-- Start of SUPPLIED RECORDS --
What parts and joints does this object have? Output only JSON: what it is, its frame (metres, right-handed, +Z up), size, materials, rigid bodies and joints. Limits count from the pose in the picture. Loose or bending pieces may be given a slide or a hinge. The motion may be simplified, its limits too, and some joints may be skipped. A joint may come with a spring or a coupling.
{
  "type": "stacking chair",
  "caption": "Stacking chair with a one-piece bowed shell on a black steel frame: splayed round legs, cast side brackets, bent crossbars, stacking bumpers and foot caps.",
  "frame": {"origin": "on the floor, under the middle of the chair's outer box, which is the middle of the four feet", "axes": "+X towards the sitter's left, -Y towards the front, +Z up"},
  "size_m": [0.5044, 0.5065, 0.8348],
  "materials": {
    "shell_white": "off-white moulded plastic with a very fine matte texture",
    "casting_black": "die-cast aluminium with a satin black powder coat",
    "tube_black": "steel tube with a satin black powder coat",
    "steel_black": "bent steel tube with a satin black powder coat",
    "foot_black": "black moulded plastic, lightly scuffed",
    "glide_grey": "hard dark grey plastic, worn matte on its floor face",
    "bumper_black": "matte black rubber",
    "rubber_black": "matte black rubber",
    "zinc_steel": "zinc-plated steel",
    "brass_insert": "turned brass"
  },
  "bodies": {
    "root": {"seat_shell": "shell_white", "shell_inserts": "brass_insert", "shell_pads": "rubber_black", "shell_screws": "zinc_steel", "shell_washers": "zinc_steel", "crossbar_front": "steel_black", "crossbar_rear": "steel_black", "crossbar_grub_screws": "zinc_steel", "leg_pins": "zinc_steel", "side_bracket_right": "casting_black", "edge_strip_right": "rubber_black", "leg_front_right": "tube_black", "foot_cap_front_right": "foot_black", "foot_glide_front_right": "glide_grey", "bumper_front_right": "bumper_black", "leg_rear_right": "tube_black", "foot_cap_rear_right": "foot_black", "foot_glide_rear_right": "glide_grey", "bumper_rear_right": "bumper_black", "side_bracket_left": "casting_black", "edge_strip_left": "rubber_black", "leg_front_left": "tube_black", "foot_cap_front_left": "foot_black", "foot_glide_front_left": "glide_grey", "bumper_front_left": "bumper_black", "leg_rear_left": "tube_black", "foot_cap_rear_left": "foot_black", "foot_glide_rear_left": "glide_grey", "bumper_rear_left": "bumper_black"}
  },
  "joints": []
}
-- End of SUPPLIED RECORDS --
-- Start of SUPPLIED RECORDS --
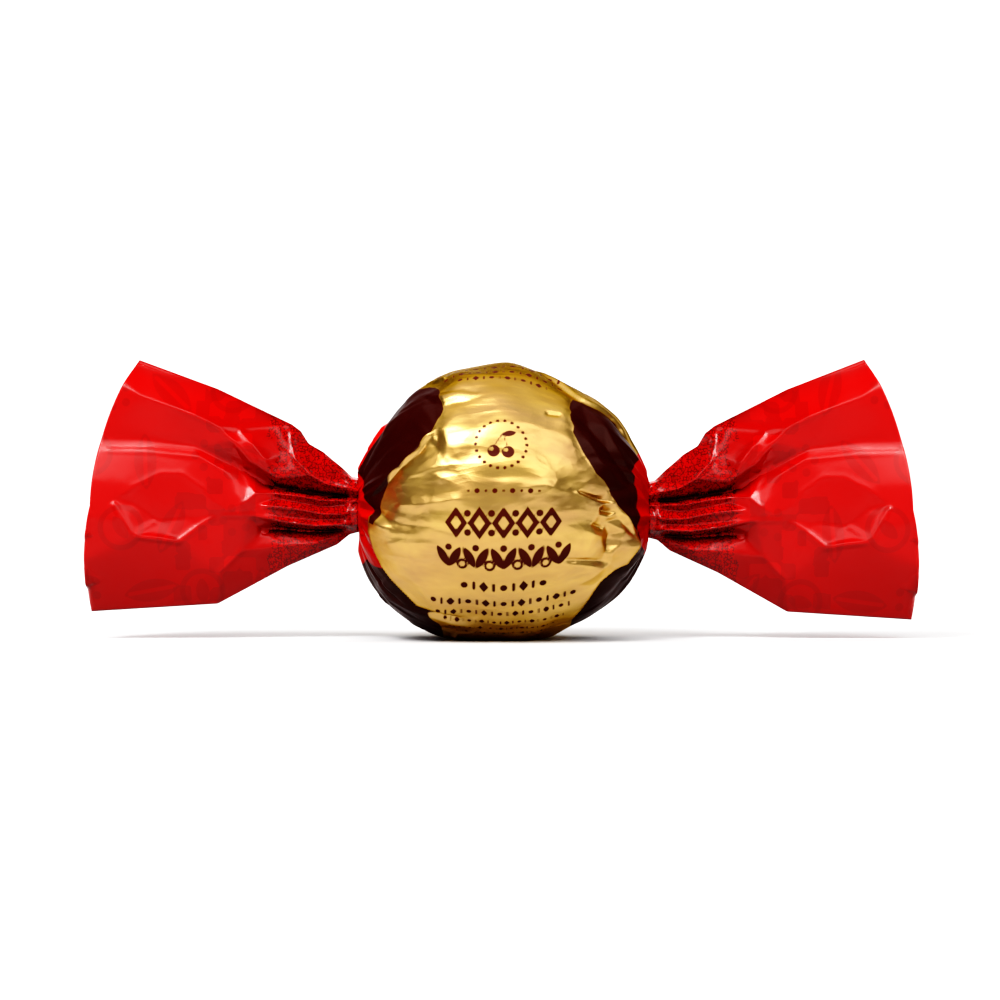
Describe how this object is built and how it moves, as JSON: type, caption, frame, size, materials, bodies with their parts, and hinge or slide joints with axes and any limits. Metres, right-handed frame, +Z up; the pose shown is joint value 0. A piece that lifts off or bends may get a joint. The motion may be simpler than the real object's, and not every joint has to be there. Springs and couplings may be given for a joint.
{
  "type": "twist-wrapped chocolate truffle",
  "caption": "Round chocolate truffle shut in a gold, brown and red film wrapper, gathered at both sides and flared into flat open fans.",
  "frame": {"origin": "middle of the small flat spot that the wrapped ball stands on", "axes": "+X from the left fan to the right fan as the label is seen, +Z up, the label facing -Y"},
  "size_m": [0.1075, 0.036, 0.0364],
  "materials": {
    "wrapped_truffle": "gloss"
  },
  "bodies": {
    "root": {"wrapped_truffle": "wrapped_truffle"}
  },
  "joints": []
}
-- End of SUPPLIED RECORDS --
-- Start of SUPPLIED RECORDS --
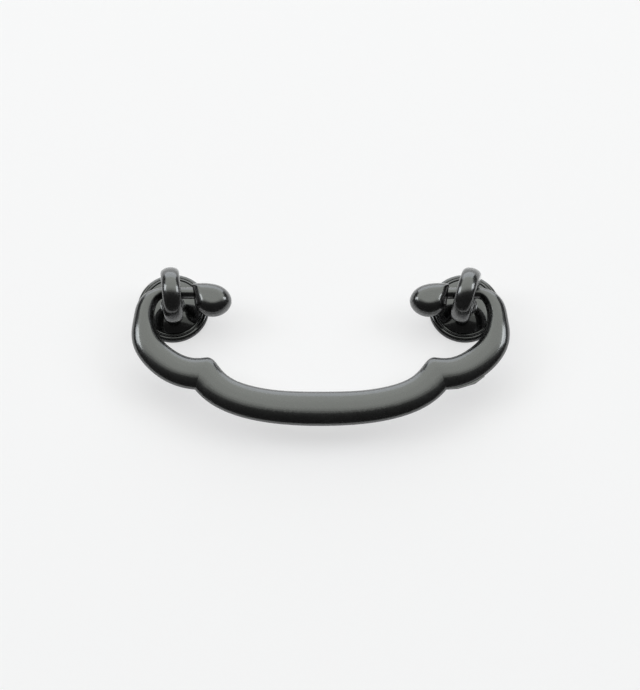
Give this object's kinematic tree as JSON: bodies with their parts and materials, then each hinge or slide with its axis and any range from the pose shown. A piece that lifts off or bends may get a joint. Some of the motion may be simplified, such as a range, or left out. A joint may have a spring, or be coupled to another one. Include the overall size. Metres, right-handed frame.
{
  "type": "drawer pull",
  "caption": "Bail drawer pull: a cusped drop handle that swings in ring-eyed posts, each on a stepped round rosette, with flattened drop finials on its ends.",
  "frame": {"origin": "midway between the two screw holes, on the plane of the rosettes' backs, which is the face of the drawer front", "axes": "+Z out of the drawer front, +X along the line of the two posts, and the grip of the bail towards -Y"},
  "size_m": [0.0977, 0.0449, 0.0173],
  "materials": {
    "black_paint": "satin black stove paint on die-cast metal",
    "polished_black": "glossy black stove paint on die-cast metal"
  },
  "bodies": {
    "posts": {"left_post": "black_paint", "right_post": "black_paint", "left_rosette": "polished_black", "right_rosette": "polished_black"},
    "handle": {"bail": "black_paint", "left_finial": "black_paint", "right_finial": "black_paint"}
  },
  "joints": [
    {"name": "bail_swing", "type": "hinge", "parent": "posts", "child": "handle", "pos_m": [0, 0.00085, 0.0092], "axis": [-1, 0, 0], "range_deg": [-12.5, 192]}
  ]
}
-- End of SUPPLIED RECORDS --
TASK TO CARRY OUT
Copy out every line with the word "JSON".

EXPECTED ANSWER
What parts and joints does this object have? Output only JSON: what it is, its frame (metres, right-handed, +Z up), size, materials, rigid bodies and joints. Limits count from the pose in the picture. Loose or bending pieces may be given a slide or a hinge. The motion may be simplified, its limits too, and some joints may be skipped. A joint may come with a spring or a coupling.
Describe how this object is built and how it moves, as JSON: type, caption, frame, size, materials, bodies with their parts, and hinge or slide joints with axes and any limits. Metres, right-handed frame, +Z up; the pose shown is joint value 0. A piece that lifts off or bends may get a joint. The motion may be simpler than the real object's, and not every joint has to be there. Springs and couplings may be given for a joint.
Give this object's kinematic tree as JSON: bodies with their parts and materials, then each hinge or slide with its axis and any range from the pose shown. A piece that lifts off or bends may get a joint. Some of the motion may be simplified, such as a range, or left out. A joint may have a spring, or be coupled to another one. Include the overall size. Metres, right-handed frame.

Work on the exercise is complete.